Every dish you create is shaped by five fundamental taste profiles: sweet, sour, salty, bitter, and umami. Understanding how these tastes work together gives you more control over your cooking and helps you build balanced, flavorful meals. Spices, herbs, and seasoning blends play an essential role in shaping these taste experiences. When you understand how each profile behaves, you can adjust and enhance dishes with confidence.
Why Taste Profiles Matter in Cooking
Taste profiles form the foundation of flavor development. They influence how ingredients interact and how your palate responds to food. By learning how spices contribute to each taste, you can create deeper, more complex dishes. Whether you're seasoning meats, preparing vegetables, or building sauces, mastering these profiles helps you cook with intention.
Sweet: Comforting and Balancing
Sweetness does more than make food taste sugary. It balances heat, bitterness, and acidity. Certain spices naturally contribute sweetness.
Key sweet-enhancing spices include: cinnamon, nutmeg, cardamom, and sweet paprika.
Sweet flavor is useful for smoothing out strong spices such as chili powder or curry blends.
It adds warmth to baked goods, sauces, marinades, and spice rubs.
Sour: Bright and Refreshing
Sourness adds brightness and lifts heavy flavors. It cuts through richness and balances sweetness and saltiness.
Sour components in seasoning include: sumac, tamarind powder, vinegar powders, and citrus zest.

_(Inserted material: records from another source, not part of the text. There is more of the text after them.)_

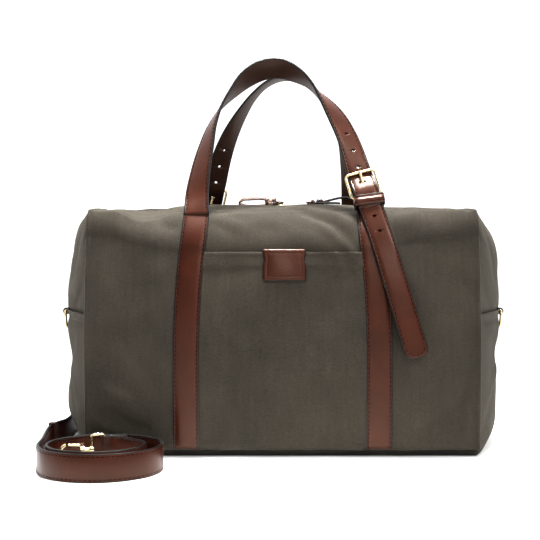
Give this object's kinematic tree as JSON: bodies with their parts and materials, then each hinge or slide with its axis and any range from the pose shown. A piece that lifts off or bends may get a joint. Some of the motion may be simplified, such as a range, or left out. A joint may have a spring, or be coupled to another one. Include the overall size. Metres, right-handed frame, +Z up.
{
  "type": "duffel bag",
  "caption": "Soft canvas travel duffel with sewn leather straps, two buckled carrying handles, a zipped top, end rings and a detached shoulder strap.",
  "frame": {"origin": "centre of the bag's base, on the floor", "axes": "+X along the bag to its right end, -Y out of the front, +Z up"},
  "size_m": [0.599, 0.4148, 0.4909],
  "materials": {
    "canvas": "waxed cotton canvas, matt",
    "lining": "plain cotton lining",
    "board": "matt stiffener board",
    "zip_tape": "woven tape",
    "zip_metal": "worn brass",
    "brass": "polished pale brass",
    "leather": "glossy grained leather with painted edges",
    "strap_leather": "glossy grained leather with painted edges",
    "lace": "flat leather thong"
  },
  "bodies": {
    "bag": {"back_anchor": "leather", "back_keeper": "leather", "back_panel": "canvas", "back_strap_left": "leather", "back_strap_passage": "leather", "back_strap_right": "leather", "base_board": "board", "bottom_panel": "canvas", "front_anchor": "leather", "front_keeper": "leather", "front_panel": "canvas", "front_pocket": "canvas", "front_strap_left": "leather", "front_strap_passage": "leather", "front_strap_right": "leather", "left_end_lower": "canvas", "left_end_upper": "canvas", "left_ring_tab": "leather", "lining": "lining", "pocket_label": "leather", "right_end_lower": "canvas", "right_end_upper": "canvas", "right_ring_tab": "leather", "zip_end_stops": "zip_metal", "zip_tape_back": "zip_tape", "zip_tape_front": "zip_tape", "zip_teeth": "zip_metal"},
    "front_handle": {"front_handle": "leather", "front_buckle": "brass"},
    "back_handle": {"back_handle": "leather", "back_buckle": "brass"},
    "front_prong": {"front_prong": "brass"},
    "back_prong": {"back_prong": "brass"},
    "front_tail": {"front_tail": "leather"},
    "back_tail": {"back_tail": "leather"},
    "left_slider": {"left_slider": "zip_metal"},
    "right_slider": {"right_slider": "zip_metal"},
    "left_pull": {"left_bail": "zip_metal", "left_lace": "lace", "left_knot": "lace"},
    "right_pull": {"right_bail": "zip_metal", "right_lace": "lace", "right_lace_low": "lace", "right_knot": "lace"},
    "left_d_ring": {"left_d_ring": "brass"},
    "right_d_ring": {"right_d_ring": "brass"},
    "shoulder_strap": {"shoulder_strap": "strap_leather", "shoulder_buckle": "brass", "shoulder_keeper": "strap_leather", "inner_ring": "brass", "outer_ring": "brass", "inner_eye": "brass", "outer_eye": "brass"},
    "shoulder_prong": {"shoulder_prong": "brass"},
    "inner_hook": {"inner_hook": "brass"},
    "outer_hook": {"outer_hook": "brass"},
    "inner_gate": {"inner_gate": "brass"},
    "outer_gate": {"outer_gate": "brass"}
  },
  "joints": [
    {"name": "front_handle_swing", "type": "hinge", "parent": "bag", "child": "front_handle", "pos_m": [0.102, -0.0905, 0.312], "axis": [0.9948, 0.0364, 0.0946], "range_deg": [-8, 50]},
    {"name": "front_prong_lift", "type": "hinge", "parent": "front_handle", "child": "front_prong", "pos_m": [0.102, -0.0905, 0.312], "axis": [0.9681, 0, 0.2504], "range_deg": [0, 4]},
    {"name": "front_tail_swing", "type": "hinge", "parent": "bag", "child": "front_tail", "pos_m": [0.10614, -0.10268, 0.29758], "axis": [-1, 0, 0], "range_deg": [0, 45]},
    {"name": "back_handle_swing", "type": "hinge", "parent": "bag", "child": "back_handle", "pos_m": [-0.102, 0.0905, 0.312], "axis": [-0.9948, -0.0364, 0.0946], "range_deg": [-8, 50]},
    {"name": "back_prong_lift", "type": "hinge", "parent": "back_handle", "child": "back_prong", "pos_m": [-0.102, 0.0905, 0.312], "axis": [-0.9681, 0, 0.2504], "range_deg": [0, 4]},
    {"name": "back_tail_swing", "type": "hinge", "parent": "bag", "child": "back_tail", "pos_m": [-0.10614, 0.10268, 0.29758], "axis": [1, 0, 0], "range_deg": [0, 45]},
    {"name": "left_slider_run", "type": "slide", "parent": "bag", "child": "left_slider", "axis": [-1, 0, 0], "range_m": [0, 0.188]},
    {"name": "left_pull_lift", "type": "hinge", "parent": "left_slider", "child": "left_pull", "pos_m": [0.007, 0, 0.307], "axis": [0, 1, 0], "range_deg": [0, 90]},
    {"name": "right_slider_run", "type": "slide", "parent": "bag", "child": "right_slider", "axis": [1, 0, 0], "range_m": [0, 0.188]},
    {"name": "right_pull_lift", "type": "hinge", "parent": "right_slider", "child": "right_pull", "pos_m": [0.029, 0, 0.307], "axis": [0, -1, 0], "range_deg": [0, 90]},
    {"name": "left_ring_swing", "type": "hinge", "parent": "bag", "child": "left_d_ring", "pos_m": [-0.2838, 0, 0.168], "axis": [0, 1, 0], "range_deg": [0, 140]},
    {"name": "right_ring_swing", "type": "hinge", "parent": "bag", "child": "right_d_ring", "pos_m": [0.2888, 0, 0.168], "axis": [0, -1, 0], "range_deg": [0, 140]},
    {"name": "shoulder_strap_away", "type": "slide", "parent": "bag", "child": "shoulder_strap", "axis": [-1, 0, 0], "range_m": [0, 0.25]},
    {"name": "shoulder_prong_lift", "type": "hinge", "parent": "shoulder_strap", "child": "shoulder_prong", "pos_m": [-0.28288, 0.02658, 0.0176], "axis": [0, 0, 1], "range_deg": [0, 40]},
    {"name": "inner_hook_swivel", "type": "hinge", "parent": "shoulder_strap", "child": "inner_hook", "pos_m": [-0.21848, -0.14342, 0.0176], "axis": [-0.9439, -0.3304, 0], "continuous": true},
    {"name": "inner_gate_open", "type": "hinge", "parent": "inner_hook", "child": "inner_gate", "pos_m": [-0.23122, -0.14788, 0.023], "axis": [0.3304, -0.9439, 0], "range_deg": [0, 25], "stiffness_Nm_per_rad": 0.02},
    {"name": "outer_hook_swivel", "type": "hinge", "parent": "shoulder_strap", "child": "outer_hook", "pos_m": [-0.29853, 0.1582, 0.0176], "axis": [-0.1544, 0.988, 0], "continuous": true},
    {"name": "outer_gate_open", "type": "hinge", "parent": "outer_hook", "child": "outer_gate", "pos_m": [-0.30062, 0.17154, 0.023], "axis": [-0.988, -0.1544, 0], "range_deg": [0, 25], "stiffness_Nm_per_rad": 0.02}
  ]
}
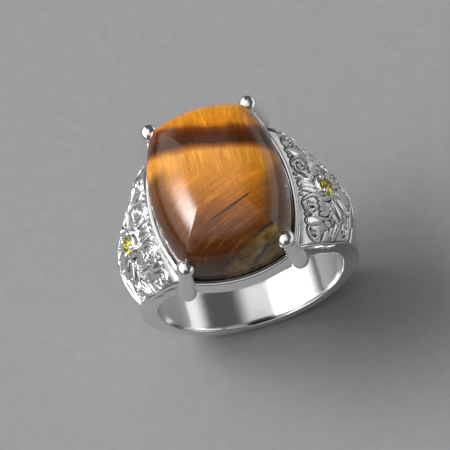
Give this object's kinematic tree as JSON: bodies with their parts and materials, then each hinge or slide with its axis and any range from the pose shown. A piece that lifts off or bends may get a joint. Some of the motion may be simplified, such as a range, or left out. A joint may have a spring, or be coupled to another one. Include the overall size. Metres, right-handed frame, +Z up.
{
  "type": "tiger's eye ring",
  "caption": "Finger ring with an oblong tiger's eye cabochon held by corner claws, and scroll-carved shoulders set with small yellow stones.",
  "frame": {"origin": "centre of the finger hole", "axes": "+Z up through the middle of the stone, X across the finger from shoulder to shoulder, +Y along the finger"},
  "size_m": [0.0216, 0.0166, 0.0286],
  "materials": {
    "silver": "mirror-polished sterling silver",
    "tigers_eye": "polished, banded golden brown",
    "yellow_stone": "clear yellow, faceted"
  },
  "bodies": {
    "root": {"band": "silver", "head": "silver", "tigers_eye": "tigers_eye", "accent_stone_left": "yellow_stone", "accent_stone_right": "yellow_stone"}
  },
  "joints": []
}
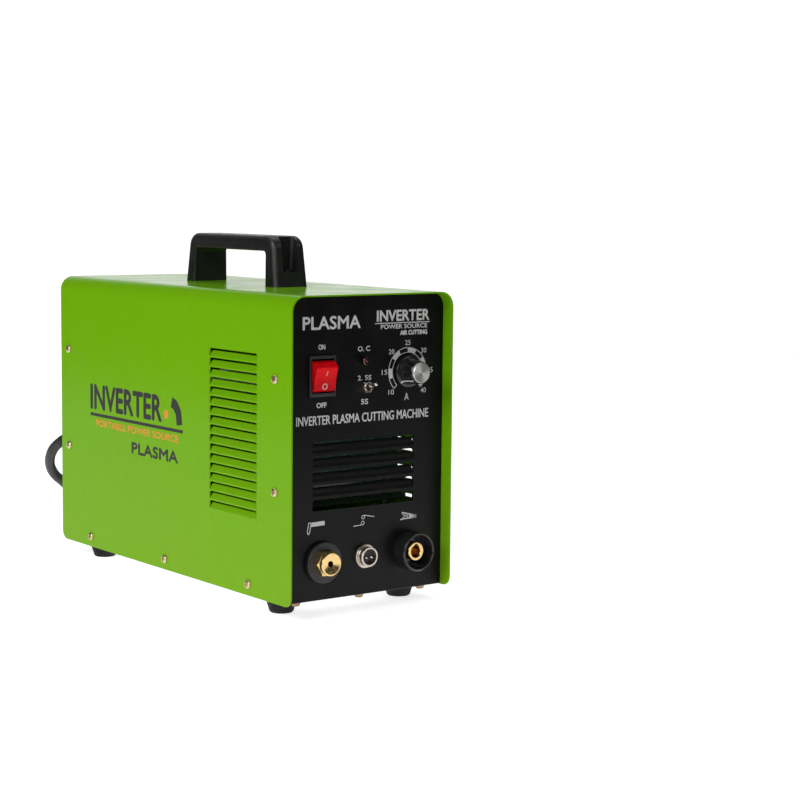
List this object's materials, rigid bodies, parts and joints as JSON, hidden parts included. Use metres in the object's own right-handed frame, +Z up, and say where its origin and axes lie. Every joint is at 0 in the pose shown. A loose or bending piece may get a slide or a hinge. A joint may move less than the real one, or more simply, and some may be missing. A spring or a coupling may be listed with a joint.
{
  "type": "plasma cutter power source",
  "caption": "Portable inverter plasma cutter: green folded steel cover, black panels, carrying handle, rocker switch, current knob, toggle, torch and work sockets, fan and mains cord.",
  "frame": {"origin": "on the floor under the middle of the case", "axes": "+Z up, -Y the front with the controls, +X to the right seen from the front"},
  "size_m": [0.2443, 0.563, 0.2915],
  "materials": {
    "green_cover": "gloss powder coat",
    "black_panel": "satin powder coat",
    "zinc_plate": "zinc plated",
    "zinc_screw": "yellow passivated zinc",
    "black_screw": "black oxide",
    "black_plastic": "fine grain",
    "switch_housing": "moulded",
    "red_switch": "translucent gloss",
    "lamp_lens": "clear",
    "chrome": "nickel plated",
    "aluminium": "spun",
    "white_mark": "paint filled",
    "brass": "machined",
    "circuit_board": "solder mask",
    "ferrite": "sintered",
    "copper": "enamelled copper wire",
    "black_rubber": "smooth sheath",
    "foot_rubber": "moulded",
    "tie": "woven strap"
  },
  "bodies": {
    "case": {"cover_shell": "green_cover", "cover_screws": "zinc_screw", "base_plate": "zinc_plate", "front_panel": "black_panel", "rear_panel": "black_panel", "panel_screws": "zinc_screw", "handle": "black_plastic", "handle_fasteners": "black_screw", "foot_fasteners": "zinc_screw", "rocker_housing": "switch_housing", "rocker_terminals": "brass", "lamp_bezel": "chrome", "lamp_lens": "lamp_lens", "toggle_body": "chrome", "control_nuts": "chrome", "potentiometer": "zinc_plate", "torch_insulator": "black_plastic", "torch_connector": "brass", "trigger_socket_shell": "chrome", "trigger_socket_insert": "black_plastic", "trigger_socket_pins": "chrome", "work_socket_collar": "black_plastic", "work_socket_contact": "brass", "socket_nuts": "brass", "control_board": "circuit_board", "power_board": "circuit_board", "board_standoffs": "zinc_plate", "heatsinks": "aluminium", "filter_capacitors": "black_plastic", "bridge_rectifier": "black_plastic", "transformer_core": "ferrite", "transformer_winding": "copper", "inductor_core": "ferrite", "inductor_winding": "copper", "valve_body": "brass", "valve_coil": "black_plastic", "valve_spring": "chrome", "air_inlet_fitting": "brass", "air_hoses": "black_rubber", "fan_frame": "black_plastic", "fan_guard": "chrome", "fan_screws": "zinc_screw", "cord_gland": "black_plastic", "strain_relief": "black_rubber", "cord_tie": "tie", "mains_cord": "black_rubber", "mains_cord_coil": "black_rubber", "mains_plug": "black_rubber", "foot_front_left": "foot_rubber", "foot_front_right": "foot_rubber", "foot_rear_left": "foot_rubber", "foot_rear_right": "foot_rubber"},
    "rocker": {"rocker_paddle": "red_switch"},
    "toggle": {"toggle_lever": "chrome"},
    "current_knob": {"knob_shaft": "aluminium", "knob_body": "black_plastic", "knob_cap": "aluminium", "knob_pointer": "white_mark"},
    "fan": {"fan_rotor": "black_plastic"},
    "air_valve_plunger": {"valve_plunger": "chrome"}
  },
  "joints": [
    {"name": "mains_rocker", "type": "hinge", "parent": "case", "child": "rocker", "pos_m": [-0.042, -0.1712, 0.1874], "axis": [-1, 0, 0], "range_deg": [0, 26]},
    {"name": "post_flow_toggle", "type": "hinge", "parent": "case", "child": "toggle", "pos_m": [-0.001, -0.1747, 0.1768], "axis": [1, 0, 0], "range_deg": [0, 26]},
    {"name": "current_knob_turn", "type": "hinge", "parent": "case", "child": "current_knob", "pos_m": [0.0407, -0.1842, 0.1873], "axis": [0, 1, 0], "range_deg": [0, 270]},
    {"name": "fan_spin", "type": "hinge", "parent": "case", "child": "fan", "pos_m": [0, 0.168, 0.172], "axis": [0, 1, 0], "continuous": true},
    {"name": "air_valve_lift", "type": "slide", "parent": "case", "child": "air_valve_plunger", "axis": [0, 0, 1], "range_m": [0, 0.002], "stiffness_N_per_m": 300, "springref_m": -0.004, "deforming": ["valve_spring"]}
  ]
}
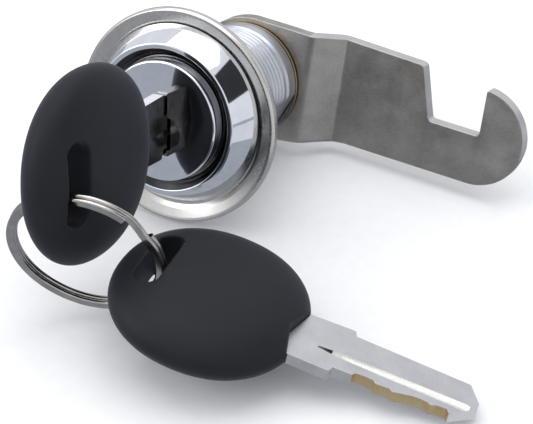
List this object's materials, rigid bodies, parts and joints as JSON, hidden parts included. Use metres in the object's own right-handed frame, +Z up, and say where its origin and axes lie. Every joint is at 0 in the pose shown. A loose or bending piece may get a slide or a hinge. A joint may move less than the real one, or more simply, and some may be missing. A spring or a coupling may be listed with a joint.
{
  "type": "cam lock",
  "caption": "Round-head cam lock with a threaded barrel with two flats, a cranked hook cam, and wide-headed keys on a split ring, one of them in the lock.",
  "frame": {"origin": "middle of the bounding box's base, on the surface that the lock lies on", "axes": "+Z up, +X along the cam's arm, the lock's axis in the Y-Z plane with its face towards -Y and tilted 16 degrees up"},
  "size_m": [0.0744, 0.0688, 0.0357],
  "materials": {
    "chromed_zinc": "polished head, zinc-plated barrel",
    "plug_chrome": "mirror",
    "satin_nickel": "satin, tumbled edges",
    "brass": "machined",
    "spring_steel": "drawn wire",
    "zinc_steel": "zinc plated",
    "nickel_plated_brass": "matte nickel plating, bare brass in the cuts",
    "black_plastic": "soft matte moulded",
    "ring_steel": "nickel plated wire"
  },
  "bodies": {
    "housing": {"housing": "chromed_zinc", "trim_ring": "satin_nickel"},
    "plug": {"plug": "plug_chrome", "stop_washer": "brass", "cam": "satin_nickel", "lock_washer": "zinc_steel", "cam_screw": "zinc_steel", "retainer": "brass", "retainer_spring": "spring_steel", "wafer_spring_1": "spring_steel", "wafer_spring_2": "spring_steel", "wafer_spring_3": "spring_steel", "wafer_spring_4": "spring_steel", "wafer_spring_5": "spring_steel"},
    "key_1": {"key_1_blade": "nickel_plated_brass", "key_1_bow": "black_plastic"},
    "ring": {"split_ring": "ring_steel"},
    "key_2": {"key_2_blade": "nickel_plated_brass", "key_2_bow": "black_plastic"},
    "wafer_1": {"wafer_1": "brass"},
    "wafer_2": {"wafer_2": "brass"},
    "wafer_3": {"wafer_3": "brass"},
    "wafer_4": {"wafer_4": "brass"},
    "wafer_5": {"wafer_5": "brass"}
  },
  "joints": [
    {"name": "plug_turn", "type": "hinge", "parent": "housing", "child": "plug", "pos_m": [-0.02117, 0.00476, 0.01619], "axis": [0, -0.9613, 0.2756], "range_deg": [0, 90]},
    {"name": "key_1_slide", "type": "slide", "parent": "plug", "child": "key_1", "axis": [0, -0.9613, 0.2756], "range_m": [0, 0.025]},
    {"name": "ring_swing", "type": "hinge", "parent": "key_1", "child": "ring", "pos_m": [-0.0206, -0.02794, 0.02264], "axis": [0.9268, 0.153, 0.3429], "range_deg": [-28, 6]},
    {"name": "key_2_swing", "type": "hinge", "parent": "ring", "child": "key_2", "pos_m": [-0.00783, -0.0217, 0.00925], "axis": [0.1561, 0.0731, 0.985], "range_deg": [-4, 16]},
    {"name": "wafer_1_slide", "type": "slide", "parent": "plug", "child": "wafer_1", "axis": [-0.1219, 0.2736, 0.9541], "range_m": [0, 0.00055], "deforming": ["wafer_spring_1"]},
    {"name": "wafer_2_slide", "type": "slide", "parent": "plug", "child": "wafer_2", "axis": [-0.1219, 0.2736, 0.9541], "range_m": [0, 0.0008], "deforming": ["wafer_spring_2"]},
    {"name": "wafer_3_slide", "type": "slide", "parent": "plug", "child": "wafer_3", "axis": [-0.1219, 0.2736, 0.9541], "range_m": [0, 0.00065], "deforming": ["wafer_spring_3"]},
    {"name": "wafer_4_slide", "type": "slide", "parent": "plug", "child": "wafer_4", "axis": [-0.1219, 0.2736, 0.9541], "range_m": [0, 0.00075], "deforming": ["wafer_spring_4"]},
    {"name": "wafer_5_slide", "type": "slide", "parent": "plug", "child": "wafer_5", "axis": [-0.1219, 0.2736, 0.9541], "range_m": [0, 0.0006], "deforming": ["wafer_spring_5"]}
  ],
  "couplings": [
    {"joint": "wafer_1_slide", "follows": "key_1_slide", "ratio": 0.022},
    {"joint": "wafer_2_slide", "follows": "key_1_slide", "ratio": 0.032},
    {"joint": "wafer_3_slide", "follows": "key_1_slide", "ratio": 0.026},
    {"joint": "wafer_4_slide", "follows": "key_1_slide", "ratio": 0.03},
    {"joint": "wafer_5_slide", "follows": "key_1_slide", "ratio": 0.024}
  ]
}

Sourness enhances vegetables, meats, soups, and marinades.
It is essential in cuisines that rely on balance, such as Thai, Mediterranean, and Middle Eastern cooking.
Salty: Enhancing and Amplifying
Salt is not a spice, but it is essential for unlocking flavor. Salt amplifies herbs, spices, and natural food flavors.
Spice blends often include salt to enhance taste balance.
Saltiness helps bring out savory notes in garlic, paprika, turmeric, chili powder, and cumin.
When used correctly, salt creates structure and roundness in a dish.
Bitter: Deep and Complex
Bitterness adds complexity and depth. It prevents dishes from tasting overly sweet or flat.
Bitter spices and herbs include: turmeric, fenugreek, cumin, coriander seed, rosemary, and thyme.
Bitter notes pair well with acidity and sweetness.
Bitter seasonings shine in roasted dishes, curries, stews, and vegetable recipes.
Umami: Savory and Rich
Umami is the taste of deep savoriness. It makes food taste full, rich, and satisfying.
Several spices and seasonings contribute umami: mushroom powder, garlic powder, onion powder, seaweed blends, soy-based seasonings, and miso powders.
Umami builds depth in soups, marinades, stews, and roasted dishes.
It pairs especially well with salty and sweet components.
How Taste Profiles Interact
Taste interactions shape the final flavor of a dish.
Sweet reduces heat and bitterness.
Sour brightens salty and umami flavors.
Salt enhances every taste category except bitterness.
Bitterness balances sweetness and umami.
Umami deepens savory notes and anchors the entire flavor structure.
Understanding these interactions allows you to correct, balance, or elevate any dish.
How Spices Influence Taste Balance
Spices affect taste in both direct and indirect ways.
Chili increases heat, which intensifies other flavors.
Cumin adds earthiness and slight bitterness.
Paprika contributes sweetness or smokiness depending on the type.
Citrus-based spices add refreshing acidity.
Herbs like thyme, basil, and oregano add aromatic notes that interact with taste and aroma.
Common Mistakes in Taste Balancing
Using too much salt when seasoning blends already contain sodium.
Allowing bitterness to dominate without adding sweetness or acidity.
Adding chili for heat without balancing with sweetness.
Ignoring umami, resulting in flat or one-dimensional dishes.
Not tasting frequently enough during cooking.
Pro Tips for Mastering Taste Profiles
Adjust seasoning gradually while tasting.
Pair sweetness with heat for balanced spicy dishes.
Add citrus or vinegar for brightness in heavy or creamy dishes.
Use bitter herbs in moderation to create depth.
Include umami-rich seasonings to build savory structure.
Experiment with contrasting profiles to create exciting, layered dishes.
FAQ
Q1: What is the most important taste profile in cooking?
All five profiles work together, but salt is often the foundation because it enhances every other taste.
Q2: How can I fix a dish that tastes too bitter?
Add sweetness, acidity, or a small amount of salt to balance bitterness.
Q3: How do I increase umami in a dish?
Use umami-rich seasonings such as mushroom powder, soy-based seasoning, garlic powder, or miso.
Q4: What if my food tastes too sour?
Balance with sweetness or salt to soften the sourness.
Q5: How can I make spicy dishes taste more balanced?
Pair heat with sweetness and acidity to round out the flavor.